_WHAT TO WORK ON_
Print exactly those lines that run from the beginning of the data to the line bearing "outward ** 2", inclusive.
-- start --
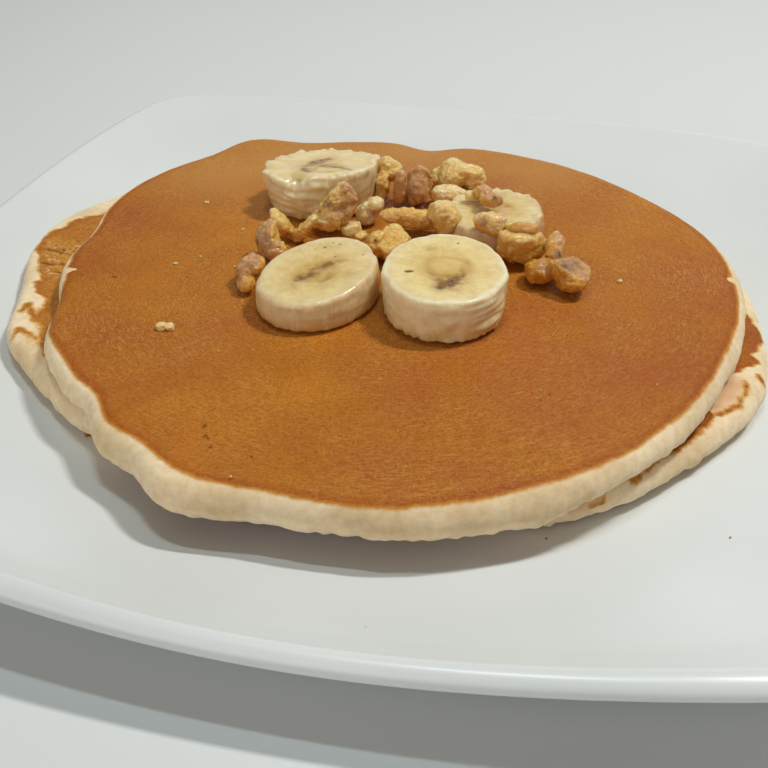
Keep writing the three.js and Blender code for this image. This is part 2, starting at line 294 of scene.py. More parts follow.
room = {"air": "#fff1e0", "airStrength": 0.15, "floor": "#dcdedd", "floorSide": 3.0, "floorDrop": 0.0002}
world = bpy.data.worlds.new("room")
bpy.context.scene.world = world
world.use_nodes = True
air = world.node_tree.nodes["Background"].inputs
air["Color"].default_value = linear(room["air"])
air["Strength"].default_value = room["airStrength"]

half = room["floorSide"] / 2
floorMesh = bpy.data.meshes.new("floor")
floorMesh.from_pydata([(-half, -half, 0), (half, -half, 0), (half, half, 0), (-half, half, 0)], [], [(0, 1, 2, 3)])
floor = addObject("floor", floorMesh)
floor.location.z = -room["floorDrop"]
laminate, tree = blankMaterial("matt laminate table top")
shadeWith(tree, {"Base Color": room["floor"], "Roughness": 0.55})
floorMesh.materials.append(laminate)
print("camera, light and floor")


plateShape = {
    "width": 255.0, "bow": 392.0, "corner": 22.0,
    "well": 7.0, "wellRadius": 70.0, "rim": 19.3, "inset": 3.0, "power": 2.6, "lift": 3.1,
    "wall": 4.8, "footInner": 70.0, "footOuter": 75.0, "footDepth": 2.0,
    "steps": 384, "crowd": 0.15,
}
plateHalf = plateShape["width"] / 2


def rimReach(angle):
    # distance to the rim's outline: a bowed side, then a round corner
    bow, corner = plateShape["bow"], plateShape["corner"]
    k = bow - plateHalf
    c = (math.sqrt(2 * (bow - corner) ** 2 - k * k) - k) / 2
    turn = math.atan2(c, c + k)
    join = math.atan2(bow * math.sin(turn), bow * math.cos(turn) - k)
    eighth = math.pi / 4
    a = eighth - np.abs(eighth - np.mod(angle, 2 * eighth))
    side = np.sqrt(bow ** 2 - (k * np.sin(a)) ** 2) - k * np.cos(a)
    m = c * (np.cos(a) + np.sin(a))
    return np.where(a <= join, side, m + np.sqrt(np.maximum(m * m - 2 * c * c + corner ** 2, 0)))


def squareness(u, angle):
    return 1 + (rimReach(angle) / plateHalf - 1) * (u / plateHalf) ** 2


def cornerRise(u, angle):
    outward = np.clip((u - plateShape["wellRadius"]) / (plateHalf - plateShape["wellRadius"]), 0, 1)
    return plateShape["lift"] * (np.sin(2 * angle) ** 2 - 0.5) * outward ** 2


def coupeHeight(u):
    s = plateShape
    outward = np.maximum(0, (u - s["wellRadius"]) / (plateHalf - s["inset"] - s["wellRadius"]))
    return s["well"] + (s["rim"] - s["well"]) * outward ** s["power"]


def plateTop(x, y):
    angle = np.arctan2(y, x)
    r = np.hypot(x, y)
    u = r
    for _ in range(8):
        u = r / squareness(u, angle)
    return coupeHeight(u) + cornerRise(u, angle)


def makePlate():
    s = plateShape
    crest, rim, wall, footInner, footOuter = plateHalf - s["inset"], s["rim"], s["wall"], s["footInner"], s["footOuter"]
    under = [(u, coupeHeight(u) - wall) for u in np.linspace(footOuter + 6, crest - 4, 14)]
    edge = curveThrough([
        (crest - 4, coupeHeight(crest - 4) - wall), (crest - 1.5, coupeHeight(crest - 1.5) - wall + 0.1),
        (plateHalf - 0.9, rim - 3.9), (plateHalf, rim - 2.3), (plateHalf - 0.9, rim - 0.7),
        (crest, rim), (crest - 2.2, coupeHeight(crest - 2.2) + 0.12), (crest - 6, coupeHeight(crest - 6)),
    ], 26)
    bowl = [(u, coupeHeight(u)) for u in np.linspace(crest - 8, s["wellRadius"], 26)]
    foot = curveThrough([
        (footInner - 2.4, s["footDepth"]), (footInner - 1.2, 1.2), (footInner - 0.2, 0.15), (footInner + 1.4, 0.0),
        (footOuter - 1.6, 0.0), (footOuter - 0.2, 0.3), (footOuter + 1.6, 1.5),
        (footOuter + 3.5, coupeHeight(footOuter + 3.5) - wall),
    ], 18)
    inner = [(u, s["footDepth"]) for u in np.linspace(0, footInner - 5, 10)]
    well = [(u, s["well"]) for u in np.linspace(s["wellRadius"] - 4, 0, 14)]
    profile = np.array(inner + list(foot) + under + list(edge) + bowl + well)
    even = np.linspace(-math.pi, math.pi, s["steps"], endpoint=False)
    angle = even + s["crowd"] * np.sin(4 * even)
    u = profile[:, 0][:, None]
    r = u * squareness(u, angle[None])
    z = profile[:, 1][:, None] + cornerRise(u, angle[None])
    return gridMesh("dinnerPlate", np.stack([r * np.cos(angle), r * np.sin(angle), np.maximum(z, 0)], -1))


# Glazed stoneware, dipped and fired: a cool white with a soft gloss, a little uneven, with a few
# pinholes and a foot wiped free of glaze.
glaze, tree = blankMaterial("glazed white stoneware")
place = objectPlace(tree)
tint = ramp(grain(place, 14), (0.35, "#dcdfde"), (0.65, "#e2e5e4"))
hole = ramp(cells(place, 90), (0.02, "#9a9c98"), (0.035, "#ffffff"))
rare = ramp(grain(place, 30), (0.6, 0), (0.66, 1))
speckled = blend(rare, tint, hole, "MULTIPLY")
height = addNode(tree, "ShaderNodeSeparateXYZ", {"Vector": place}).outputs["Z"]
lowDown = remap(height, 0.0003, 0.0009, 1, 0)
shadeWith(tree, {
    "Base Color": blend(lowDown, speckled, "#cfc4b2"), "Roughness": remap(lowDown, 0, 1, 0.28, 0.7),
    "IOR": 1.5, "Specular IOR Level": 0.5, "Normal": bumps(grain(place, 55, 3), 0.12, 0.0006),
})
finishPiece(makePlate(), glaze, "plate")
print("plate")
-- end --
_THE RESULT_
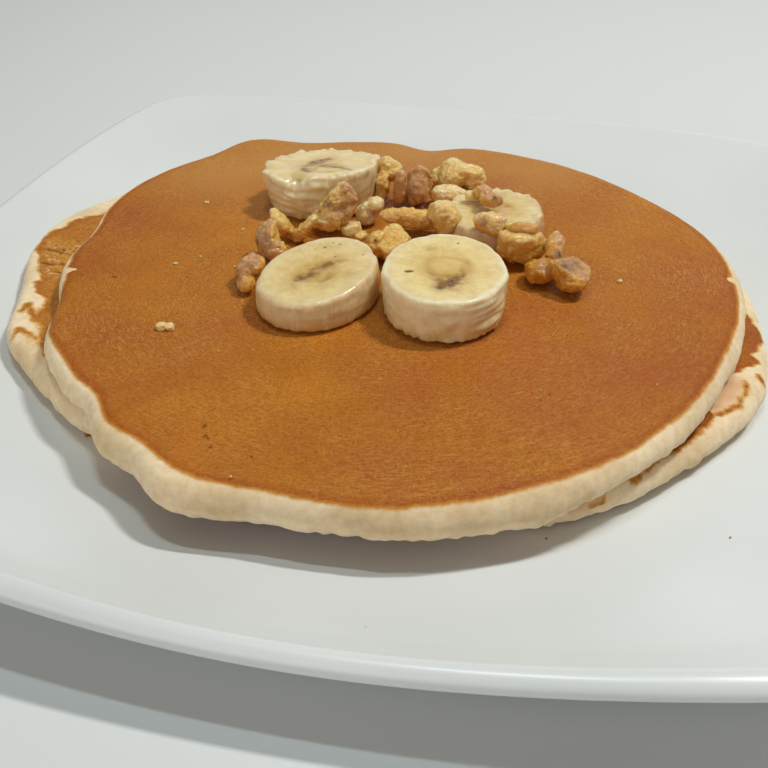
Keep writing the three.js and Blender code for this image. This is part 2, starting at line 294 of scene.py. More parts follow.
room = {"air": "#fff1e0", "airStrength": 0.15, "floor": "#dcdedd", "floorSide": 3.0, "floorDrop": 0.0002}
world = bpy.data.worlds.new("room")
bpy.context.scene.world = world
world.use_nodes = True
air = world.node_tree.nodes["Background"].inputs
air["Color"].default_value = linear(room["air"])
air["Strength"].default_value = room["airStrength"]

half = room["floorSide"] / 2
floorMesh = bpy.data.meshes.new("floor")
floorMesh.from_pydata([(-half, -half, 0), (half, -half, 0), (half, half, 0), (-half, half, 0)], [], [(0, 1, 2, 3)])
floor = addObject("floor", floorMesh)
floor.location.z = -room["floorDrop"]
laminate, tree = blankMaterial("matt laminate table top")
shadeWith(tree, {"Base Color": room["floor"], "Roughness": 0.55})
floorMesh.materials.append(laminate)
print("camera, light and floor")


plateShape = {
    "width": 255.0, "bow": 392.0, "corner": 22.0,
    "well": 7.0, "wellRadius": 70.0, "rim": 19.3, "inset": 3.0, "power": 2.6, "lift": 3.1,
    "wall": 4.8, "footInner": 70.0, "footOuter": 75.0, "footDepth": 2.0,
    "steps": 384, "crowd": 0.15,
}
plateHalf = plateShape["width"] / 2


def rimReach(angle):
    # distance to the rim's outline: a bowed side, then a round corner
    bow, corner = plateShape["bow"], plateShape["corner"]
    k = bow - plateHalf
    c = (math.sqrt(2 * (bow - corner) ** 2 - k * k) - k) / 2
    turn = math.atan2(c, c + k)
    join = math.atan2(bow * math.sin(turn), bow * math.cos(turn) - k)
    eighth = math.pi / 4
    a = eighth - np.abs(eighth - np.mod(angle, 2 * eighth))
    side = np.sqrt(bow ** 2 - (k * np.sin(a)) ** 2) - k * np.cos(a)
    m = c * (np.cos(a) + np.sin(a))
    return np.where(a <= join, side, m + np.sqrt(np.maximum(m * m - 2 * c * c + corner ** 2, 0)))


def squareness(u, angle):
    return 1 + (rimReach(angle) / plateHalf - 1) * (u / plateHalf) ** 2


def cornerRise(u, angle):
    outward = np.clip((u - plateShape["wellRadius"]) / (plateHalf - plateShape["wellRadius"]), 0, 1)
    return plateShape["lift"] * (np.sin(2 * angle) ** 2 - 0.5) * outward ** 2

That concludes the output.